Debbie was paired with Gise Terner, a volunteer interpreter.
“Some of the things the women told us were beyond horrific,” Gise says.
Most of the women, Gise says, were in their 20s. They traveled hundreds of files on foot, from Central and South America, escaping gang violence police corruption. Nearly all had kids.
“These women had to make a Sophie’s choice every day because sometimes were only able to take two of their children and leave two behind with a grandparent. The thought of ‘who do you pick?’ Or the ones that came across still breastfeeding a baby. And they’re sleeping in the mountains, they’re sleeping on the side of the road. They’re begging. One of them rode on the top of a train holding her 4-year-old. So their strength is like nothing I’ve ever seen,” Gise says.
But glimmers of hope emerged throughout the week. Gise shares this story, a highlight of the week.

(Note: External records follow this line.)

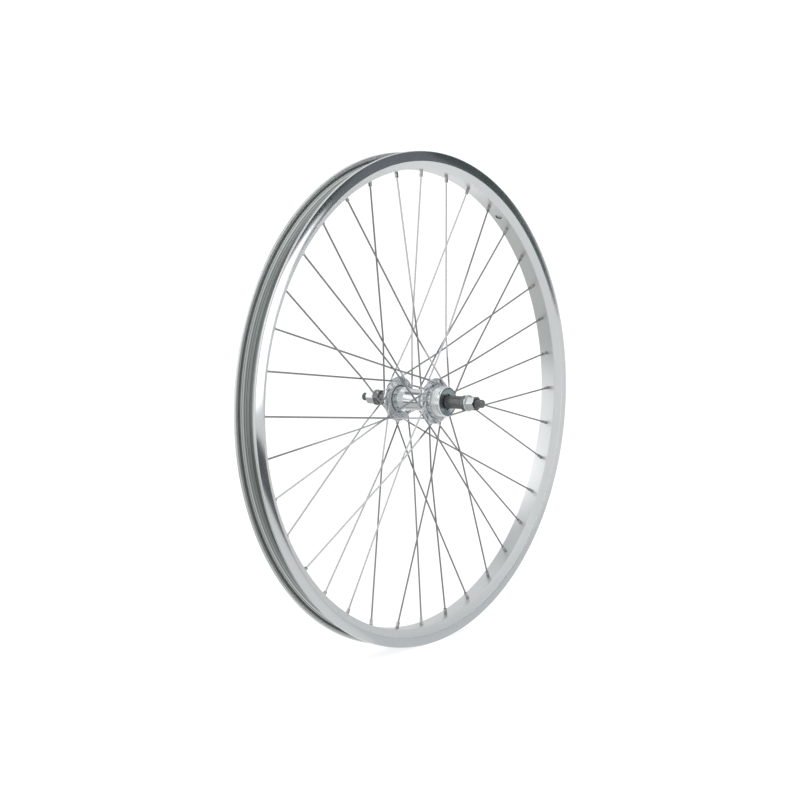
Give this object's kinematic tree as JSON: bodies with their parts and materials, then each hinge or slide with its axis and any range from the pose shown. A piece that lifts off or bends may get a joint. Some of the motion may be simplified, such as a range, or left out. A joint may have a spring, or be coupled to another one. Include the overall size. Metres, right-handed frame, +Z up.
{
  "type": "bicycle rear wheel",
  "caption": "Rear bicycle wheel with a single-wall rim, cross-laced wire spokes, a screw-on freewheel hub on ball bearings and a solid nutted axle.",
  "frame": {"origin": "wheel centre, on the axle's axis midway between the outer faces of the locknuts", "axes": "+Y along the axle to the left side, -Y to the drive side, +Z up, +X the way the bicycle rolls"},
  "size_m": [0.572, 0.178, 0.572],
  "materials": {
    "rim_alloy": "machined brake tracks, bright satin elsewhere",
    "hub_alloy": "polished",
    "spoke_steel": "drawn stainless",
    "nipple_plate": "nickel plate on brass",
    "black_steel": "oiled black oxide",
    "zinc_steel": "bright zinc plate",
    "cap_steel": "bright zinc plate, pressed",
    "bearing_steel": "ground",
    "retainer_steel": "pressed"
  },
  "bodies": {
    "axle": {"axle": "black_steel", "drive_cone": "black_steel", "drive_axle_spacer": "black_steel", "drive_lock_washer": "black_steel", "drive_locknut": "black_steel", "drive_nut_washer": "zinc_steel", "drive_track_nut": "zinc_steel", "left_cone": "black_steel", "left_axle_spacer": "black_steel", "left_lock_washer": "black_steel", "left_locknut": "black_steel", "left_nut_washer": "zinc_steel", "left_track_nut": "zinc_steel"},
    "wheel": {"rim": "rim_alloy", "hub_shell": "hub_alloy", "drive_trailing_spokes": "spoke_steel", "drive_trailing_nipples": "nipple_plate", "left_trailing_spokes": "spoke_steel", "left_trailing_nipples": "nipple_plate", "drive_leading_spokes": "spoke_steel", "drive_leading_nipples": "nipple_plate", "left_leading_spokes": "spoke_steel", "left_leading_nipples": "nipple_plate", "drive_bearing_cup": "bearing_steel", "drive_dust_cap": "cap_steel", "left_bearing_cup": "bearing_steel", "left_dust_cap": "cap_steel"},
    "drive_ball_set": {"drive_bearing_balls": "bearing_steel", "drive_ball_retainer": "retainer_steel"},
    "left_ball_set": {"left_bearing_balls": "bearing_steel", "left_ball_retainer": "retainer_steel"}
  },
  "joints": [
    {"name": "wheel_spin", "type": "hinge", "parent": "axle", "child": "wheel", "pos_m": [0, 0, 0], "axis": [0, 1, 0], "continuous": true},
    {"name": "drive_balls_roll", "type": "hinge", "parent": "axle", "child": "drive_ball_set", "pos_m": [0, -0.0306, 0], "axis": [0, 1, 0], "continuous": true},
    {"name": "left_balls_roll", "type": "hinge", "parent": "axle", "child": "left_ball_set", "pos_m": [0, 0.0368, 0], "axis": [0, 1, 0], "continuous": true}
  ],
  "couplings": [
    {"joint": "drive_balls_roll", "follows": "wheel_spin", "ratio": 0.6134},
    {"joint": "left_balls_roll", "follows": "wheel_spin", "ratio": 0.6134}
  ]
}
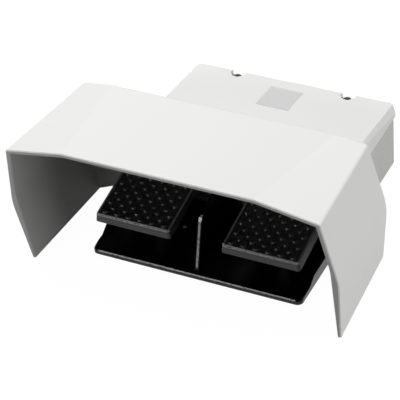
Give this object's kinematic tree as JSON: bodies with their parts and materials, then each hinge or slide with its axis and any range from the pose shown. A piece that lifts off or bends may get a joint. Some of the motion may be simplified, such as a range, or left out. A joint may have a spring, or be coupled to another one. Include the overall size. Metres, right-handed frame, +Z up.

“One my best little moments was this woman — we didn’t deal with her — but she came back, and I said, ‘Can I help you?’ and she says, ‘I was separated at the border from my 19-year-old son.’ Because he’s 19, he could not come to the center. The center only goes up to 17 or 18. So I said, ‘Let me try to find him.’ And I started going through the system that we can look at, and on the third try I found him. And we both started crying. And he was basically at a center that was 15 minutes away. So we were able to connect their cases. And she will be get to be with her son. So that was pretty great.”
Putting a human face to the headlines — when these stories became personal — that’s when the gravity of the situation hit home for both Gise and Debbie. I asked them both to share the impact it had on them.
“To label them as criminals and terrorists and drug dealers… these women getting away from those people. They’re not those people,” Gise says.
“I think this that experience was really life changing. It’s just where you happen to be born, and it could have been any of us. And so I just want to continue however I can to help more of the women now, now that they’re here, and find more women in Milwaukee that are here as refugees and see how I could help them assimilate into our country,” Debbie says.